I for one think if the people are demanding that the government do more with less then I think that those same voting people should be open to new concepts, because obviously, the old method wasn't really working was it. Your city deficit was not a product of the bonuses awarded, but more of an on going compilation of financial issues that have carried over from year to year, possibly by prior officials. Maybe an incentive to those who can truly make a difference and hopefully change a system which is full of faults and which caused your deficit to expand over a period of time is the answer. You won't know unless you explore that concept.
If we do not keep our options open and explore new ideas or concepts then issues like slavery would never have gotten addressed and abolished, and women would never have gotten the right to vote.

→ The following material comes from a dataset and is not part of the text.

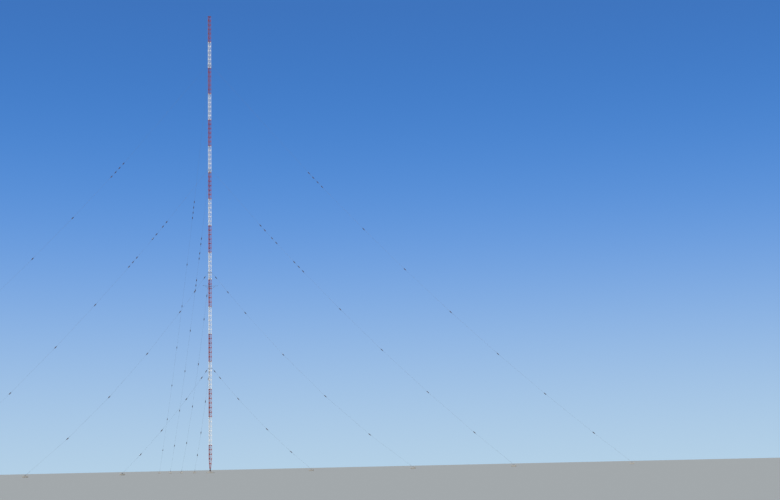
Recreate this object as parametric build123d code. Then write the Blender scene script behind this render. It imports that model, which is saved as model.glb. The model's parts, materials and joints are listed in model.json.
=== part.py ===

New concepts and inovative ideas are what drive the American Dream, which country do you want to live in?
Posted by Former City Employee, a resident of another community, on Nov 16, 2006 at 10:44 am
I have no problem with public sector employees getting bonuses, however a bonus should be based on measurable delivered product. The measurement and the goal as well as the potential amount of reward should be established at the start of the period the bonus is for, not after. If there is no goal and no measurement then isn't the reward a "gift" and if so that is "gifting of public funds" and illegal.